Alabama Governor’s sex scandal and attempted cover-up by law enforcement led to his resignation after he was sent to jail. In 2015, the Governor’s wife, Diane Bentley filed for divorce after 50 years of marriage.
At the beginning of his second term, he had an affair with one of his staffers, Rebecca Mason. His wife found out due to his own inability to be technically savvy. Vox reported that
“Bentley mistakenly sent a text to his wife, Dianne Bentley, reading, ‘I love you Rebekah,’ along with an emoji of a red rose. And we know that due to his lack of technical savvy, his text exchanges, made with a state-provided iPhone, also appeared on a state-provided iPad he’d given to his wife as a gift.”

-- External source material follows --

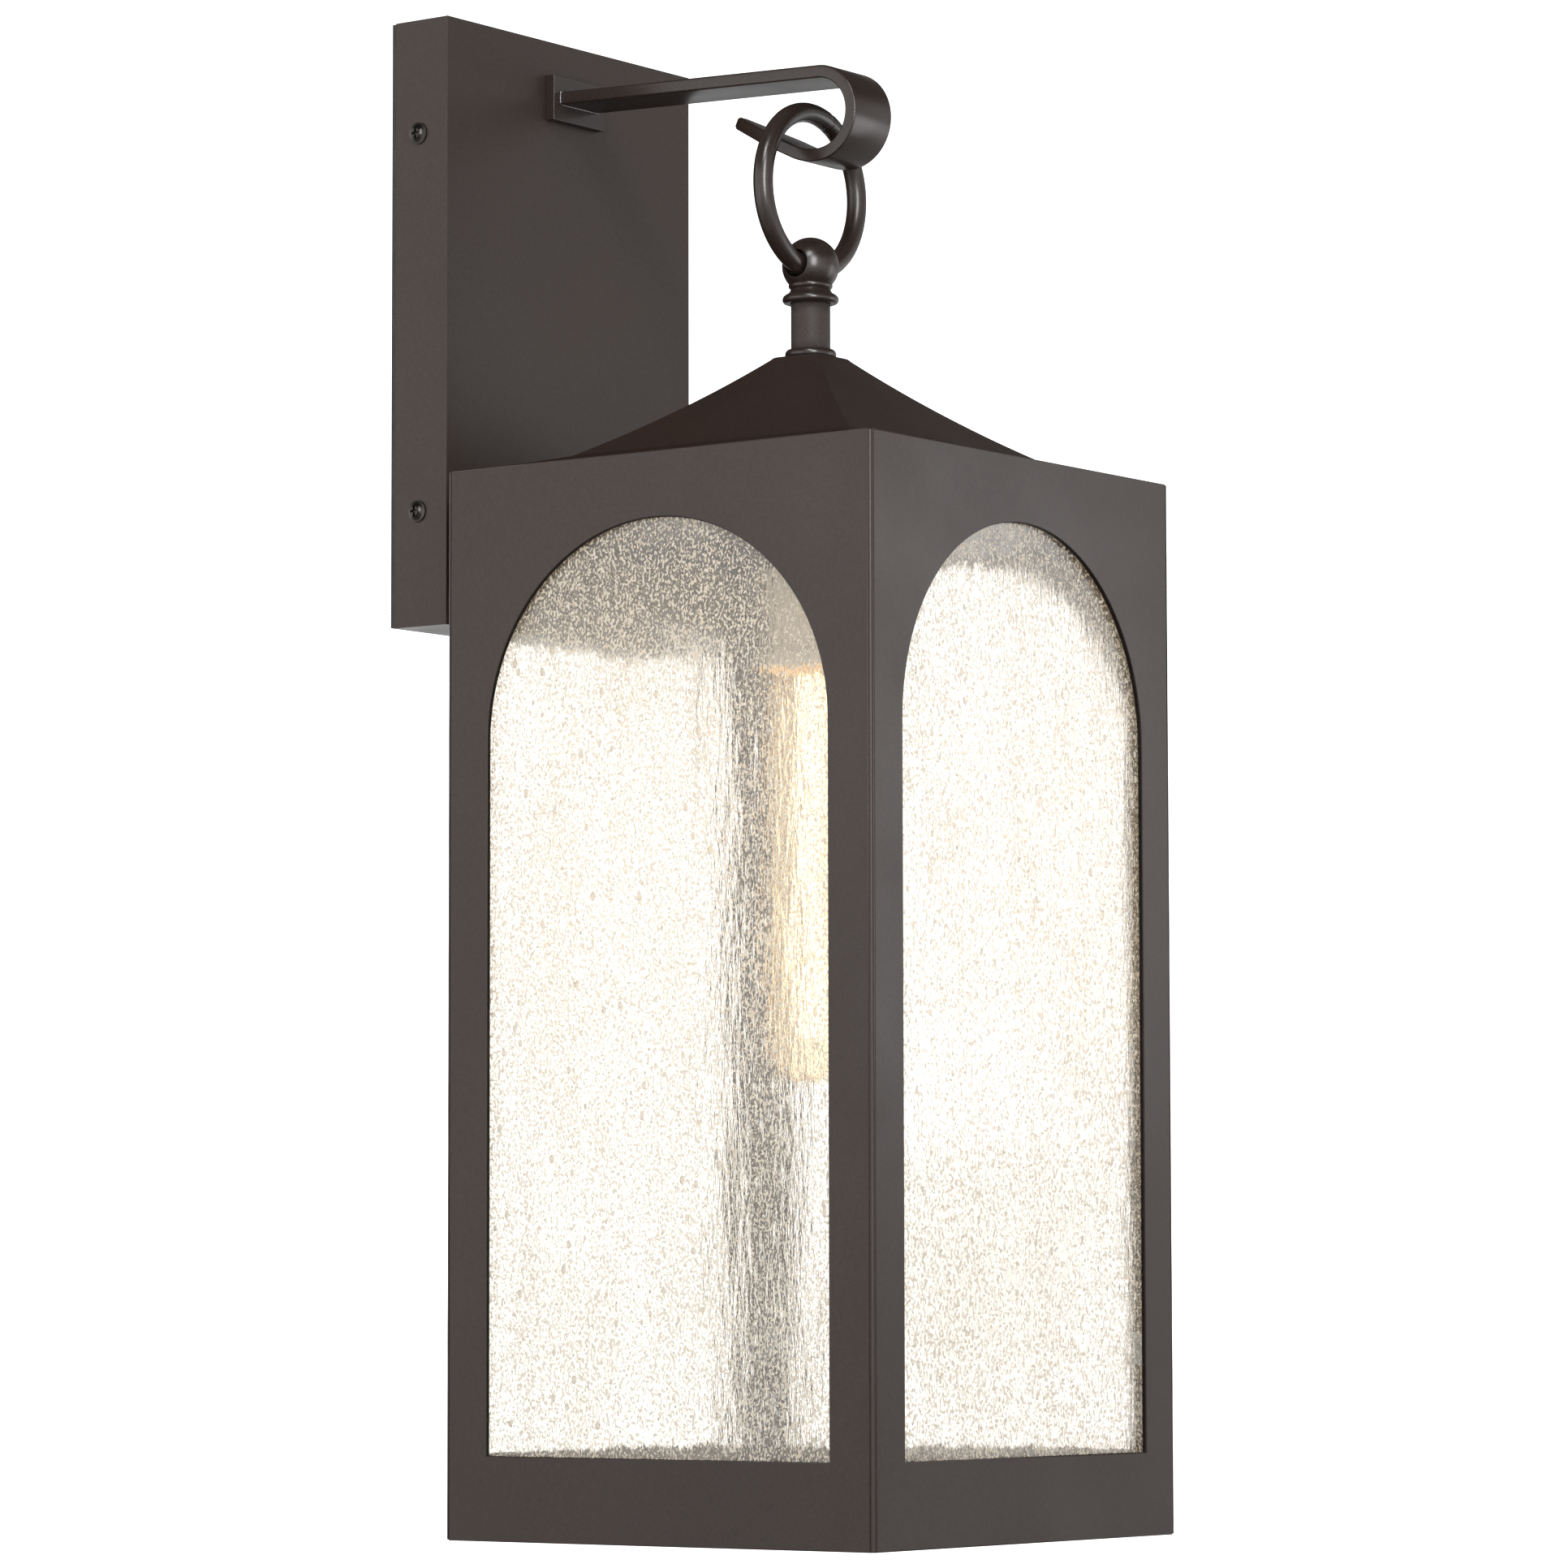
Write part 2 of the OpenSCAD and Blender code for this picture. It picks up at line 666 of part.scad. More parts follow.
// A smooth line through hand-placed points (Catmull-Rom), with n steps to each stretch
function smooth(p, n) = concat(
    [for (i = [0:len(p) - 2], s = [0:n - 1])
        let (
            a = p[max(i - 1, 0)], b = p[i], c = p[i + 1], d = p[min(i + 2, len(p) - 1)],
            t = s / n
        )
        0.5 * (2 * b + (c - a) * t + (2 * a - 5 * b + 4 * c - d) * t * t
            + (3 * b - a - 3 * c + d) * t * t * t)],
    [p[len(p) - 1]]
);
module lead(route, r) {
    sides = 8;
    pts = smooth(route, 4);
    n = len(pts);
    polyhedron(
        points = [for (i = [0:n - 1]) each lead_ring(pts, i, r, sides)],
        faces = concat(
            [[for (k = [sides - 1:-1:0]) k]],
            [for (i = [0:n - 2], k = [0:sides - 1])
                let (a = i * sides, b = (k + 1) % sides)
                [a + k, a + b, a + sides + b, a + sides + k]],
            [[for (k = [0:sides - 1]) (n - 1) * sides + k]]
        )
    );
}

// Route from a connector, through the feed nipple and the grommet, to a terminal of the socket
terminal_x = 7;
terminal_y = 12;
function lead_route(from_x, lane) = [
    [from_x, connector_y, connector_z + 6],
    [from_x, connector_y, connector_z - 8],
    [from_x * 0.7, -15, -24],
    [from_x * 0.25, -14, -42],
    [lane * 2.8, -14, feed_z + 16],
    [lane * 1.7, -15, feed_z + 7],
    [lane * 1.5, -20, feed_z],
    [lane * 1.5, -32, feed_z - 1],
    [lane * 1.5, feed_y1 - 2, feed_z - 1],
    [lane * 2, axis_y + grommet_y + 12, feed_z - 1.5],
    [lane * 1.7, axis_y + grommet_y + 1, deck_z + 6],
    [lane * 1.7, axis_y + grommet_y - 0.5, deck_z - 3],
    [lane * 4.6, axis_y + grommet_y - 6, socket_top + 4],
    [lane * terminal_x, axis_y + terminal_y, socket_top + 2],
    [lane * terminal_x, axis_y + terminal_y, socket_top - 4]
];
module live_lead() { color([0.08, 0.08, 0.08]) lead(lead_route(connector_x[0], -1), lead_r); }
module neutral_lead() { color([0.9, 0.9, 0.88]) lead(lead_route(connector_x[2], 1), lead_r); }

// The lantern's earth lead ends at the locknut on the deck
module earth_lead() {
    color([0.72, 0.42, 0.2]) lead([
        [0, connector_y, connector_z + 6],
        [0, connector_y, connector_z - 8],
        [0, -17.5, -26],
        [0, -18.6, feed_z + 16],
        [0, -18.6, feed_z + 8],
        [0, -19.3, feed_z + 4.4],
        [0, -22, feed_z + 2.9],
        [0, -34, feed_z + 2.4],
        [0, feed_y1 - 2, feed_z + 2.6],
        [3, axis_y + 66, feed_z + 4],
        [8, axis_y + 44, feed_z],
        [10, axis_y + 28, deck_z + 6],
        [10, axis_y + 18, deck_z + deck_t + 1.2],
        [7.5, axis_y + 10, deck_z + deck_t + 1.2]
    ], 0.9);
}

// Lamp holder
module socket_cap() {
    low_r = 10.5;
    top_r = 7;
    bulge = 1.6;
    bore = 4.2;
    color([0.5, 0.4, 0.22]) on_axis(socket_top) difference() {
        rotate_extrude() polygon(concat(
            [[0, 0]], arc([low_r, 0], [top_r, cap_h], -bulge, 8), [[0, cap_h]]
        ));
        translate([0, 0, cap_h - bore]) cylinder(r = nipple_r + thread_gap, h = bore + cut);
    }
}

module socket_body() {
    height = socket_top - socket_low;
    lip = 6;
    waist_r = socket_r - 1.5;
    waist_top = 20;
    wire_depth = 5;
    color([0.86, 0.83, 0.76]) on_axis(socket_low) difference() {
        union() {
            cylinder(r = waist_r, h = height);
            cylinder(r = socket_r, h = lip);
            translate([0, 0, waist_top]) cylinder(r = socket_r, h = height - waist_top);
        }
        translate([0, 0, -cut]) cylinder(r = shell_in_r + shell_t + 0.3, h = cavity_h + cut);
        for (s = [-1, 1]) translate([s * terminal_x, terminal_y, height - wire_depth])
            cylinder(r = lead_r + 0.3, h = wire_depth + cut);
    }
}

module socket_shell() {
    set_back = 3;
    end_hole_r = 9;
    color([0.78, 0.66, 0.36]) on_axis(socket_low) union() {
        translate([0, 0, set_back]) tube(shell_in_r + shell_t, shell_in_r, cavity_h - set_back);
        translate([0, 0, cavity_h - shell_t]) tube(shell_in_r + shell_t / 2, end_hole_r, shell_t);
    }
}

module socket_contact() {
    low = base_top + contact_h + run;
    color([0.78, 0.66, 0.36]) on_axis(low) cylinder(r = contact_r, h = socket_low + cavity_h - low);
}

module hanging_ring() {
    color(bronze) on_axis(ring_z) rotate([90, 0, 0])
        rotate_extrude($fn = 96) translate([ring_d / 2, 0]) circle(d = wire_d, $fn = 48);
}

// Half outline of the bulb's glass, from its neck down to its closed end
wall_t = 0.9;
function bulb_outline(r, neck, low) = concat(
    arc([neck, neck_z], [r, neck_z - 16], 0.8, 8),
    arc([r, low + r * 0.8], [0, low], r * 0.24, 12)
);
module bulb_glass() {
    inner = bulb_outline(bulb_r - wall_t, neck_r - wall_t, bulb_low + wall_t);
    color([1, 0.86, 0.62, 0.4]) on_axis() rotate_extrude($fn = 64) polygon(concat(
        bulb_outline(bulb_r, neck_r, bulb_low),
        reverse_list(inner)
    ));
}

// Screw base with rounded thread ridges, open below for the glass stem
module bulb_base() {
    turns = 4;
    steps = 8;
    depth = 1;
    first = neck_z + 3;
    lip_r = neck_r + fit;
    inside_r = 12;
    end_r = 7;
    metal = 0.6;
    wave = [for (i = [0:turns * steps])
        [base_r - depth / 2 * (1 - cos(360 * i / steps)), first + thread_pitch * i / steps]];
    color([0.8, 0.7, 0.42]) on_axis() rotate_extrude() polygon(concat(
        [[lip_r, neck_z + fit], [base_r, neck_z + fit]],
        wave,
        [[base_r - metal, base_top - 1], [end_r, base_top], [end_r, base_top - metal],
         [inside_r, base_top - 3 * metal], [inside_r, first]]
    ));
}

module bulb_contact() {
    disc_r = 6.8;
    disc_t = 0.9;
    disc_low = -0.6;
    color([0.72, 0.72, 0.7]) on_axis(base_top) union() {
        translate([0, 0, disc_low]) cylinder(r = disc_r, h = disc_t);
        cylinder(r = contact_r - run, h = contact_h);
    }
}

// Glass mount inside the bulb, with its crown of support wires
filament_top = socket_low - 2.5;
filament_low = bulb_low + 16;
filament_ring = 3.2;
filament_r = 0.9;
module bulb_stem() {
    flare_low = filament_top + 2;
    flare_r = 3;
    rod_low = filament_low + 1;
    rod_r = 1.3;
    color([0.95, 0.9, 0.8, 0.5]) on_axis() union() {
        translate([0, 0, flare_low])
            cylinder(r1 = flare_r, r2 = neck_r - wall_t - fit, h = neck_z - flare_low);
        translate([0, 0, rod_low]) cylinder(r = rod_r, h = flare_low + 1 - rod_low);
    }
}

module bulb_filaments() {
    color([1, 0.72, 0.3]) on_axis() for (k = [0:3]) rotate([0, 0, 90 * k + 45])
        translate([filament_ring, 0, filament_low])
            cylinder(r = filament_r, h = filament_top - filament_low);
}

backplate();
mounting_bracket();
wall_gasket();
side_screws();
ground_screw();
wire_connectors();
arm_flange();
hook_arm();
arm_screws();
feed_nipple();
feed_sleeve();
feed_locknuts();
spacer_sleeves();
spacer_bolts();
spacer_nuts();
front_panel();
back_panel();
left_panel();
right_panel();
bottom_frame();
top_deck();
roof();
front_glass();
back_glass();
left_glass();
right_glass();
glass_tabs();
roof_collar();
stem_tube();
eye_knob();
stem_nipple();
stem_locknuts();
deck_grommet();
live_lead();
neutral_lead();
earth_lead();
socket_cap();
socket_body();
socket_shell();
socket_contact();
hanging_ring();
bulb_glass();
bulb_base();
bulb_contact();
bulb_stem();
bulb_filaments();
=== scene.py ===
import json
import math
import bpy
from mathutils import Matrix, Vector, noise


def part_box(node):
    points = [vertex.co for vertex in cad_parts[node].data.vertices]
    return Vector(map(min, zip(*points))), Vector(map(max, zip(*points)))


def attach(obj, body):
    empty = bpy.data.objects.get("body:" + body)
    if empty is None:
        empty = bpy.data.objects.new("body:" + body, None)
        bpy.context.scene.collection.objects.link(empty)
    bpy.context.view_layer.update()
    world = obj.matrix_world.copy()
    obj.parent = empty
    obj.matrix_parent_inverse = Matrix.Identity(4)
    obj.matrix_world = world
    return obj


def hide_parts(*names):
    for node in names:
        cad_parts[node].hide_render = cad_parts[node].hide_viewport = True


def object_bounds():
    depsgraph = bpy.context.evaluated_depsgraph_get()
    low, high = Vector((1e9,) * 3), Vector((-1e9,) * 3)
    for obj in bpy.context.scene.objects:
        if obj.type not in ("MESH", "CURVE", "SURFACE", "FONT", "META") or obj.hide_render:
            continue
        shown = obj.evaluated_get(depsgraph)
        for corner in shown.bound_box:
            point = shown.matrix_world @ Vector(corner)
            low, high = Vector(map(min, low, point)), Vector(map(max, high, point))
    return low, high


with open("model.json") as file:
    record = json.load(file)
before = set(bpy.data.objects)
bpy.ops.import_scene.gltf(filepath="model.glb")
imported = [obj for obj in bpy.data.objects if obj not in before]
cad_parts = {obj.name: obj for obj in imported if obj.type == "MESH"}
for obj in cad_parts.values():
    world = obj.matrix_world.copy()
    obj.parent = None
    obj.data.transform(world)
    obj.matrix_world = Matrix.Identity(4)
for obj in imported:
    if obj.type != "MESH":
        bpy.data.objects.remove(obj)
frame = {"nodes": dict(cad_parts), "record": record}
NODES = frame["nodes"]
CAD_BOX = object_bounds()
MM = 0.001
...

Initially, Bentley refused to step down from his position which drip-drop effect of information leaking which to led the reveal of the very embarrassing information mentioned above.
Bentley attempted to cover up this scandal by using government resources. Specifically, Vox reported that”
“Stan Stabler of the Alabama Law Enforcement Agency saw a text message from Mason on Bentley’s cellphone. Stabler notified his then-boss, Ray Lewis, of the sexual nature of the text message, and three days later, Lewis went to Paul Collier, then the head of the state law enforcement agency, with the information.”
Vox further reported that “Lewis also had an audio recording. The tape, whose contents have since become public, was originally made by Bentley’s wife, and makes the existence of an affair perfectly clear: “When I stand behind you, and I put my arms around you,” Bentley says on the tape, “and I put my hands on your breasts, and I put my hands (unintelligible) and just pull you real close. I love that, too.”
Collier went to his boss, Governor Bentley, to how this could negatively impact his family and how this raises legal concerns due to the fact he was using a state-sponsored Ipad to communicate.
Collier said, “I told Governor Bentley that I loved him like a father and that there was nothing I wouldn’t do for him, except lie to a grand jury.”
Bentley responded by firing him. The Governor claims that he fired one of his most essential staff members due to “financial improprieties in his department.”
Last week, the Alabama State legislator finished their special investigation and concluded that they would be considering impeachment charges. They concluded that “directed law enforcement to advance his personal interests and, in a process characterized by increasing obsession and paranoia, subjected career law enforcement officers to tasks intended to protect his reputation.”
How exactly did he use law enforcement to advance his personal interest?
Vox claims, “Bentley also used Wendell Ray Lewis, chief of the state’s Dignitary Protection Unit, to try to help him cover up the affair, asking Lewis to chastise women staffers in the governor’s office for gossiping about it, directing him to break up with Mason on his behalf, ordering him to travel to Tuscaloosa to convince Bentley’s son to turn over the tapes, and then marginalizing Lewis after he attempted to intervene to block the use of state resources to further the affair and the cover-up.”
This drawn out scandal has concluded with Governor Bentley resigning and pleading guilty in exchange for not being prosecuted for any felonies and under the provision that he can never run for public office again. Nevertheless, he was charged with two misdemeanors.